Positivity-preserving entropy filtering for the ideal magnetohydrodynamics equations

TL;DR

This paper introduces a positivity-preserving adaptive filtering method for ideal magnetohydrodynamics equations that ensures physical constraints are maintained while accurately resolving shocks and discontinuities on unstructured grids.

Contribution

It combines entropy filtering with divergence-free magnetic field enforcement and introduces an operator-splitting approach for non-conservative source terms, providing a robust high-order scheme.

Findings

Successfully resolves strong discontinuities and shocks

Maintains positivity and entropy constraints

Achieves high-order accuracy for smooth solutions

Abstract

In this work, we present a positivity-preserving adaptive filtering approach for discontinuous spectral element approximations of the ideal magnetohydrodynamics equations. This approach combines the entropy filtering method (Dzanic and Witherden, J. Comput. Phys., 468, 2022) for shock capturing in gas dynamics along with the eight-wave method for enforcing a divergence-free magnetic field. Due to the inclusion of non-conservative source terms, an operator-splitting approach is introduced to ensure that the positivity and entropy constraints remain satisfied by the discrete solution.

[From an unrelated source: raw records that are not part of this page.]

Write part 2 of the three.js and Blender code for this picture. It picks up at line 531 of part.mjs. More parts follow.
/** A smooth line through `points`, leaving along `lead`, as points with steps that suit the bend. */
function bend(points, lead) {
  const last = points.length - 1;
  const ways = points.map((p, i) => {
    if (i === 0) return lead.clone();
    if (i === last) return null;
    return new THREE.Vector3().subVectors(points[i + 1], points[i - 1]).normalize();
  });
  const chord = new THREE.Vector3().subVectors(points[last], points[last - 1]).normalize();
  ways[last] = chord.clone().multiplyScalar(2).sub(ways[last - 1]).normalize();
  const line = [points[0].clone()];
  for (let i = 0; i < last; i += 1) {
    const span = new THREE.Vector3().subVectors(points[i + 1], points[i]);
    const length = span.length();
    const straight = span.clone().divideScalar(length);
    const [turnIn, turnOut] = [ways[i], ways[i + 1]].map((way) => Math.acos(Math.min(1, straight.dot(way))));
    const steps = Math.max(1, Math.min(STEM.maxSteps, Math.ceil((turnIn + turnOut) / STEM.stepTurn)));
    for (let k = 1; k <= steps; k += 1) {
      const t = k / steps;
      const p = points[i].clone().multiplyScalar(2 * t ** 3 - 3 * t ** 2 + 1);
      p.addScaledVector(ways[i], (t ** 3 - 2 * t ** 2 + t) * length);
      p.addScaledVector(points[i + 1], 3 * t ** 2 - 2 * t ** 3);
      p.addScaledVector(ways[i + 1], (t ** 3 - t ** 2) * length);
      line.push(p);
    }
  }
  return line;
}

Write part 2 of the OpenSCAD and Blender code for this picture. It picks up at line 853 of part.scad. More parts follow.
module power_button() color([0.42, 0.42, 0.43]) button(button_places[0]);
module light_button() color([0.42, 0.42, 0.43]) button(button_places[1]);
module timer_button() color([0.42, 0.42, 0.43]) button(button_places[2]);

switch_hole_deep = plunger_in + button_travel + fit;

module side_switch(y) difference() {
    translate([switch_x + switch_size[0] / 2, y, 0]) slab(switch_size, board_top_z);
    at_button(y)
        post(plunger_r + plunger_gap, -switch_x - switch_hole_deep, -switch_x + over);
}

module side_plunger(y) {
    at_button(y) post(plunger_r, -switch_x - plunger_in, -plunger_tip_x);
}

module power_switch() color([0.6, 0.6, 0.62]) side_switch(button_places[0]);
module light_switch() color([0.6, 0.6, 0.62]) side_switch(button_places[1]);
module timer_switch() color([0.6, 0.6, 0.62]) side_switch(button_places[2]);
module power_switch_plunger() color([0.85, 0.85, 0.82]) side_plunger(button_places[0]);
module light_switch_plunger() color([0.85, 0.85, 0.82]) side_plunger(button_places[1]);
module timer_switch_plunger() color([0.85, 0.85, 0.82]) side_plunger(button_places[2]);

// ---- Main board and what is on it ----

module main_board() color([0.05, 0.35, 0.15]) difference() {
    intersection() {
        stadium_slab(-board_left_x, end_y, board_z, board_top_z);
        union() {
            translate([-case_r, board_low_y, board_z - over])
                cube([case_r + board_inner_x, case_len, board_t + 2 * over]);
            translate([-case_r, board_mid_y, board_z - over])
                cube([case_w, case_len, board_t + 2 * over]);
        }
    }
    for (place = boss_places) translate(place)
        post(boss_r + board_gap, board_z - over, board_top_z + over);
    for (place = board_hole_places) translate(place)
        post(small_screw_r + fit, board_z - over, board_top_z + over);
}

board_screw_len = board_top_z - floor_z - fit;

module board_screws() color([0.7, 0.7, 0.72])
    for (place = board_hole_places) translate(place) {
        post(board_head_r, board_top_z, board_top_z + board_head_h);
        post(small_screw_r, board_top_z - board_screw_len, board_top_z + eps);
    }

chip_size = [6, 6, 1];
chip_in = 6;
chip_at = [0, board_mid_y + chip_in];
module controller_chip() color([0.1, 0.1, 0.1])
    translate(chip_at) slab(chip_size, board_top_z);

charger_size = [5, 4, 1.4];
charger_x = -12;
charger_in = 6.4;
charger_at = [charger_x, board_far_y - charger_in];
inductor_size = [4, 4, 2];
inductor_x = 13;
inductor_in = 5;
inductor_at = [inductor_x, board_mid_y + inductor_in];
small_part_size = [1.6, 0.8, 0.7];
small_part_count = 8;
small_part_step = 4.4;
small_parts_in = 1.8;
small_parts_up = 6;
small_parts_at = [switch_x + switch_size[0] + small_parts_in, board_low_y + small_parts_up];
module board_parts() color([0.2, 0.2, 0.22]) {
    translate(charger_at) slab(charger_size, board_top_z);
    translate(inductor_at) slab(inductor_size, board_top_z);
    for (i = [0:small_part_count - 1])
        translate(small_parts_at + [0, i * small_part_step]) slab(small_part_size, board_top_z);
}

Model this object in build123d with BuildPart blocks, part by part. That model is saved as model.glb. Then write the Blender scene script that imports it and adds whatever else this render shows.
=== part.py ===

Furthermore, a computationally efficient algorithm for solving the optimization process for this nonlinear filtering approach is presented. The resulting scheme can robustly resolve strong discontinuities on general unstructured grids without tunable parameters while recovering high-order accuracy for smooth solutions. The efficacy of the scheme is shown in numerical experiments on various problems including extremely magnetized blast waves and three-dimensional magnetohydrodynamic instabilities.